→ **Objective**
Copy out each line of the data holding "joints".
= = = =
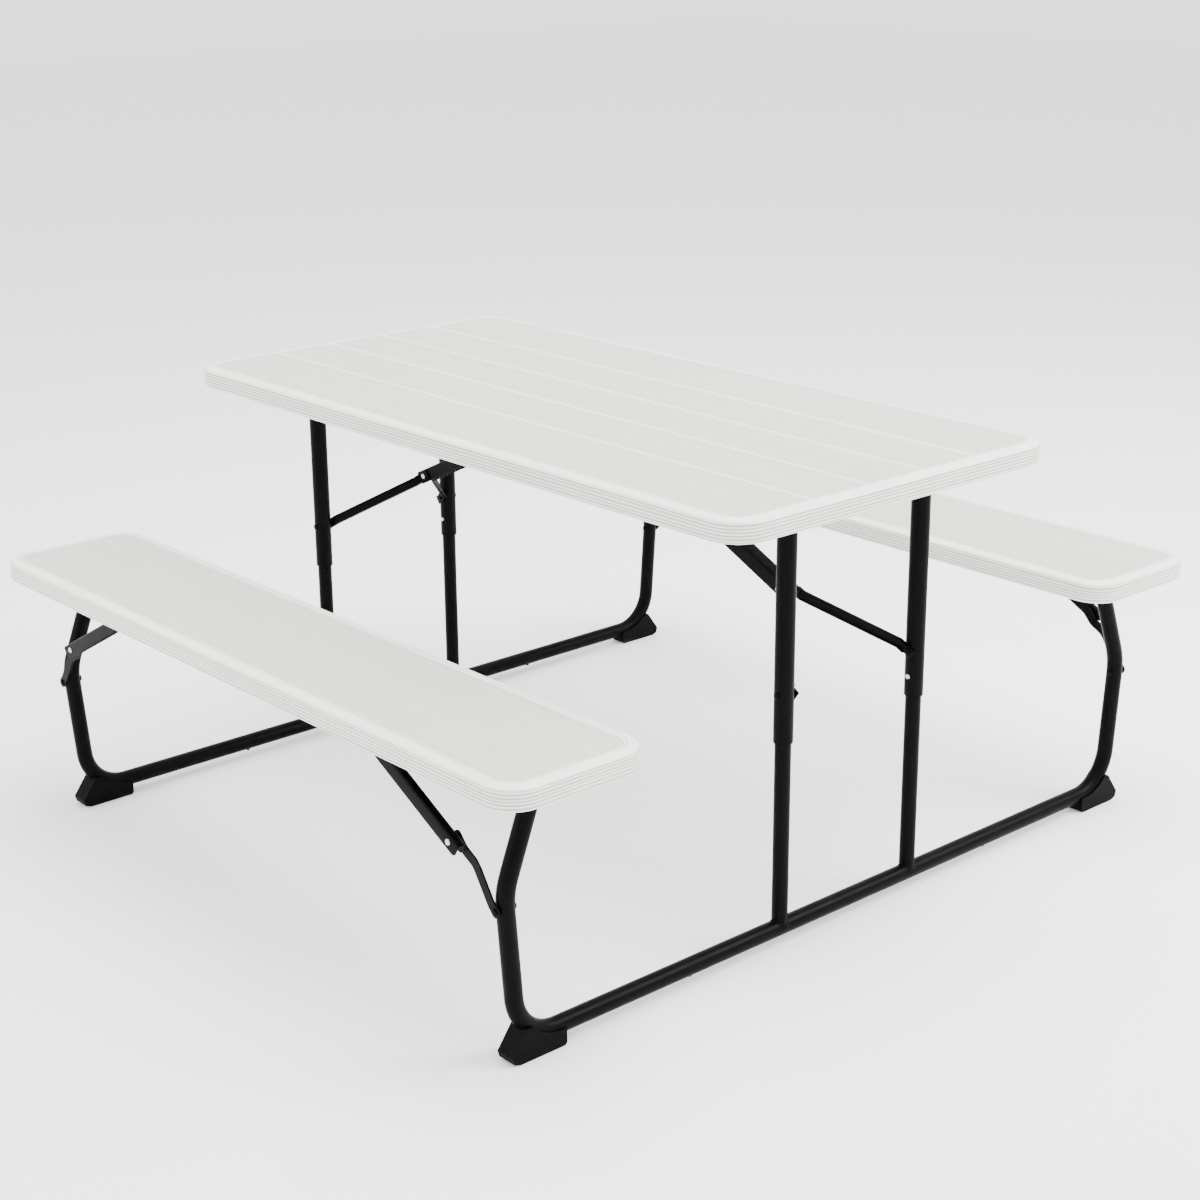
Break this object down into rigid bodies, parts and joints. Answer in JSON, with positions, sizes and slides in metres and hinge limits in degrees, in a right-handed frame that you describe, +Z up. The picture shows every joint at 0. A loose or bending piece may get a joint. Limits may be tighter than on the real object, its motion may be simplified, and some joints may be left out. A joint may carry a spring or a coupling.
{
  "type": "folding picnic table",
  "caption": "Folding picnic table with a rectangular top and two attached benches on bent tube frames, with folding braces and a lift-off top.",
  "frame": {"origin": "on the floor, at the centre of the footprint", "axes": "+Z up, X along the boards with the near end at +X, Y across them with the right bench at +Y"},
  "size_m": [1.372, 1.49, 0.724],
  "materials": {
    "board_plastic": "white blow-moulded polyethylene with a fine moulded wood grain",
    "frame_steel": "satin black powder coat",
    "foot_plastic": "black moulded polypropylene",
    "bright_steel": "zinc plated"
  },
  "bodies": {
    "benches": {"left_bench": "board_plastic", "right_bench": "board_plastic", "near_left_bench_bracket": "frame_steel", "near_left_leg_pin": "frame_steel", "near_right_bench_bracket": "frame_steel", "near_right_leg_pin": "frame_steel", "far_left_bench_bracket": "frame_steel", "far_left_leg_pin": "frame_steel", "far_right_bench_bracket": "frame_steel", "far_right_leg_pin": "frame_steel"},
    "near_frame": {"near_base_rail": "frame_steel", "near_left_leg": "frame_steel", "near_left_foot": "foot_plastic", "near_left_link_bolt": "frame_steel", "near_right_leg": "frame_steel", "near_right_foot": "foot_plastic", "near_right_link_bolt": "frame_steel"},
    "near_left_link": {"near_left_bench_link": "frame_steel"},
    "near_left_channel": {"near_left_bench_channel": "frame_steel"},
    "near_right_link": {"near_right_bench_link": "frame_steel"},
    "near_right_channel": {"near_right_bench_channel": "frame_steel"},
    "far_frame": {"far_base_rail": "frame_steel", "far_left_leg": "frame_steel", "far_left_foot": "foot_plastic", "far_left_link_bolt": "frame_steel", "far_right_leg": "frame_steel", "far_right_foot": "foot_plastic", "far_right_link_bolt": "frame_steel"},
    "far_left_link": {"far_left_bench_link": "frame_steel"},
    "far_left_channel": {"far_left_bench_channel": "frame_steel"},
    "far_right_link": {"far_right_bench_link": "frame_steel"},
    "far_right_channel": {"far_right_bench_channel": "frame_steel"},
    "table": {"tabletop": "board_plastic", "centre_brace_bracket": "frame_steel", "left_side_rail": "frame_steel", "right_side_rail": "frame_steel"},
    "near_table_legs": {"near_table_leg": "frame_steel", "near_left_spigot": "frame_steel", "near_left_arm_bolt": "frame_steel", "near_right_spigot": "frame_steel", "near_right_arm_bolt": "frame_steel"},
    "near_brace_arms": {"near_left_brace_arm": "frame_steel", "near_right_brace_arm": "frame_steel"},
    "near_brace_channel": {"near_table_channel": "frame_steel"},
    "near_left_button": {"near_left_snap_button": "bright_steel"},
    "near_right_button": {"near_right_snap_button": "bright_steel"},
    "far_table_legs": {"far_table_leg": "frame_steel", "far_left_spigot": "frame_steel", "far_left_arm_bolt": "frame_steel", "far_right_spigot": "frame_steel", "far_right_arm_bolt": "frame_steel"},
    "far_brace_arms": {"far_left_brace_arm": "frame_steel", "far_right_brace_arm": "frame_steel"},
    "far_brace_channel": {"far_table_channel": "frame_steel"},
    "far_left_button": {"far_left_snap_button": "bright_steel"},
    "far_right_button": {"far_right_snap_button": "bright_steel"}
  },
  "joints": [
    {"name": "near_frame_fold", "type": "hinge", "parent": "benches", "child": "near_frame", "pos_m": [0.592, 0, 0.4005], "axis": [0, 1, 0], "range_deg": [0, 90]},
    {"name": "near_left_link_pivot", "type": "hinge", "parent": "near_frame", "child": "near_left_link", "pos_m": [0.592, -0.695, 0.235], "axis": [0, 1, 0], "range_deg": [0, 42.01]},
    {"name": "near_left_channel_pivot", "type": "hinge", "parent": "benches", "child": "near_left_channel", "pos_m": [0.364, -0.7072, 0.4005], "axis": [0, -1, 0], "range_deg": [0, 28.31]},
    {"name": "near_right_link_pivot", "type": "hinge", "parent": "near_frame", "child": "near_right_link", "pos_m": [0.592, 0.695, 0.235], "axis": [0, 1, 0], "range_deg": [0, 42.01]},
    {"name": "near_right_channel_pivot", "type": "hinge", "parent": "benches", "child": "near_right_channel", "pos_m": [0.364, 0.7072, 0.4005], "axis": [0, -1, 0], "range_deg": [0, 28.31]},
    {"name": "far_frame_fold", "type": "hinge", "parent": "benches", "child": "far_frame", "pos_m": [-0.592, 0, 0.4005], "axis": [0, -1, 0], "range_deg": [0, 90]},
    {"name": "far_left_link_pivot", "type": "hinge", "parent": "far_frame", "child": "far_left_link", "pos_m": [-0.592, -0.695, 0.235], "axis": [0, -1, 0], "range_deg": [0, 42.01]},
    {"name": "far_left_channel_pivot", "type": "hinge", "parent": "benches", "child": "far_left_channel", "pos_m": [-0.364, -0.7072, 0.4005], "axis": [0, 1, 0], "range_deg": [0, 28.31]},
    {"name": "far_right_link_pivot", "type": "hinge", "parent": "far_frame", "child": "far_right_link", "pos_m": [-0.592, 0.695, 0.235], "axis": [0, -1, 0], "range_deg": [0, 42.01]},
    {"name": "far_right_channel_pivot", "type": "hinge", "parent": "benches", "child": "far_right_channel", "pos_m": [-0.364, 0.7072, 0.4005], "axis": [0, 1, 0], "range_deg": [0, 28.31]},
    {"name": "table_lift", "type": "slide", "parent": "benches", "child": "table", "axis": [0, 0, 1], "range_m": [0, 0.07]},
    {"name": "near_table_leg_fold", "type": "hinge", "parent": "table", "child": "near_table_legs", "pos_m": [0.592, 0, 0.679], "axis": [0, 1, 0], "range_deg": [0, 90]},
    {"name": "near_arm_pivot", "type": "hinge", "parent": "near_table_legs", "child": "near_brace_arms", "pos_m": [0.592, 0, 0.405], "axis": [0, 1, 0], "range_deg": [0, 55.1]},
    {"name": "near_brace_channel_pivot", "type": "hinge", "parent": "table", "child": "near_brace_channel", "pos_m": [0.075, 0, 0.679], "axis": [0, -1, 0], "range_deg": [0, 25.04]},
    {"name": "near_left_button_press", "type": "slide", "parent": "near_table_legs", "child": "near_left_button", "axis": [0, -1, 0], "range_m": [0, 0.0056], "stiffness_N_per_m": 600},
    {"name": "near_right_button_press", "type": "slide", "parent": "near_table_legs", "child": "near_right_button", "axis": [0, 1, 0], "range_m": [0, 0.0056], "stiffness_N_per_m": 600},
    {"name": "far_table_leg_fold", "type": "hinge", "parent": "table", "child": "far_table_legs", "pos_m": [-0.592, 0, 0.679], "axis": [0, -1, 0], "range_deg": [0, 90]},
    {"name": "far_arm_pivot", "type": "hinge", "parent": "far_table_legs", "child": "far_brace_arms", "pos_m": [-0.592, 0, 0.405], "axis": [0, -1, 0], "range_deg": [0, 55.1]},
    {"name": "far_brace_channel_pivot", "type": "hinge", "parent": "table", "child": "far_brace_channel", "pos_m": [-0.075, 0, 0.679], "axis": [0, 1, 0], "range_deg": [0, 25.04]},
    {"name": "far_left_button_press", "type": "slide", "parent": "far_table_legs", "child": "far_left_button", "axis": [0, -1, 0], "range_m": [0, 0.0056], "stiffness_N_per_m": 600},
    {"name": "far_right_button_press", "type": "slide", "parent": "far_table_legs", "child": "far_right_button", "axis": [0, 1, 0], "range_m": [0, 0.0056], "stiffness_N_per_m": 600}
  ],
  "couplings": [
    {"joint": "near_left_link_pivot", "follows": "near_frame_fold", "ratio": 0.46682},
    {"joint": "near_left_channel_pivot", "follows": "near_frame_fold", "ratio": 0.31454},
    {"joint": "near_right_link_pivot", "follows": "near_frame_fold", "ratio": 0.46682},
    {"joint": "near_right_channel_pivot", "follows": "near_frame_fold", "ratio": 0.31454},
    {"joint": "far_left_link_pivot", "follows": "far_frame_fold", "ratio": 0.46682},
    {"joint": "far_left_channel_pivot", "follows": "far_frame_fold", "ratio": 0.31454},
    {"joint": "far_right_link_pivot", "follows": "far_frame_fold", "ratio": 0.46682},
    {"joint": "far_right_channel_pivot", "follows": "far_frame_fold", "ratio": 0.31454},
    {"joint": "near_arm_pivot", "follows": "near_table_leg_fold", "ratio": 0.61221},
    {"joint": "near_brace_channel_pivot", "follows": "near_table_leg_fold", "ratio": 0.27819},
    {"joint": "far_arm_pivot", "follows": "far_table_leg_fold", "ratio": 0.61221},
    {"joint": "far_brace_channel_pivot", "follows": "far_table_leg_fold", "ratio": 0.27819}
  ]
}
= = = =
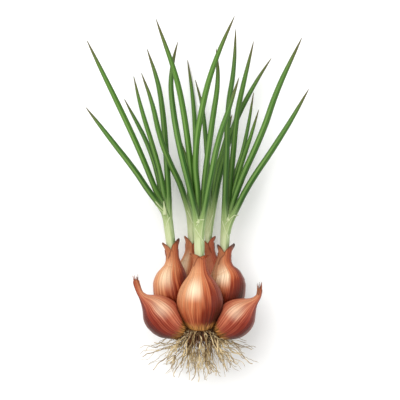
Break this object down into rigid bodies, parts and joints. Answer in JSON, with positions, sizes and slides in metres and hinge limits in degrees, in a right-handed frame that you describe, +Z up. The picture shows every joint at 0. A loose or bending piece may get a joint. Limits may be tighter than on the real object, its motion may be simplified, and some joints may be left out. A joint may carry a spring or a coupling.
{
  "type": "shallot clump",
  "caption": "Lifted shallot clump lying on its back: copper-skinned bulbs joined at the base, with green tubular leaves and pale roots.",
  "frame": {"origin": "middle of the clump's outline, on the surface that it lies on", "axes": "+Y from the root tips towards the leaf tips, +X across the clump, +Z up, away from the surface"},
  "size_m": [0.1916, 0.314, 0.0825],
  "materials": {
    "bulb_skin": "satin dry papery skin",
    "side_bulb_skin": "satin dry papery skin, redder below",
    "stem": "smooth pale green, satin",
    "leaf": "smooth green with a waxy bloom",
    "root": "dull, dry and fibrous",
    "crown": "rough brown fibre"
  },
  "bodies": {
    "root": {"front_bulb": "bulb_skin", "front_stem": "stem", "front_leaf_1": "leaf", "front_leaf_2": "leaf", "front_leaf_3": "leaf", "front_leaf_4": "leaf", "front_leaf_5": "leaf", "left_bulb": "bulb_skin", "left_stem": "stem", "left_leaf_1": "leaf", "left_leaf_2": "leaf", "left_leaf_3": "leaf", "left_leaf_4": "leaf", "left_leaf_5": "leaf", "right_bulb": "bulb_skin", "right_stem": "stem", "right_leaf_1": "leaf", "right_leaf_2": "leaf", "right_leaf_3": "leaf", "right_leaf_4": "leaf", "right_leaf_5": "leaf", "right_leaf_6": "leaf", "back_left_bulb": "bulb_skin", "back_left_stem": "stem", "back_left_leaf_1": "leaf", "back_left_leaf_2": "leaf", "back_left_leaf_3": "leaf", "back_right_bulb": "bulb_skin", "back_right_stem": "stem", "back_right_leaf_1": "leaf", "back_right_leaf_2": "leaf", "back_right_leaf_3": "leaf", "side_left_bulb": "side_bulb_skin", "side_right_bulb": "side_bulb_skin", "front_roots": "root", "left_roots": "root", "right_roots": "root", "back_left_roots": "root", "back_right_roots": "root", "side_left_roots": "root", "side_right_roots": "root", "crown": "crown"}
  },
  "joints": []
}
= = = =
→ **Solution to this task**
Break this object down into rigid bodies, parts and joints. Answer in JSON, with positions, sizes and slides in metres and hinge limits in degrees, in a right-handed frame that you describe, +Z up. The picture shows every joint at 0. A loose or bending piece may get a joint. Limits may be tighter than on the real object, its motion may be simplified, and some joints may be left out. A joint may carry a spring or a coupling.
  "joints": [
Break this object down into rigid bodies, parts and joints. Answer in JSON, with positions, sizes and slides in metres and hinge limits in degrees, in a right-handed frame that you describe, +Z up. The picture shows every joint at 0. A loose or bending piece may get a joint. Limits may be tighter than on the real object, its motion may be simplified, and some joints may be left out. A joint may carry a spring or a coupling.
  "joints": []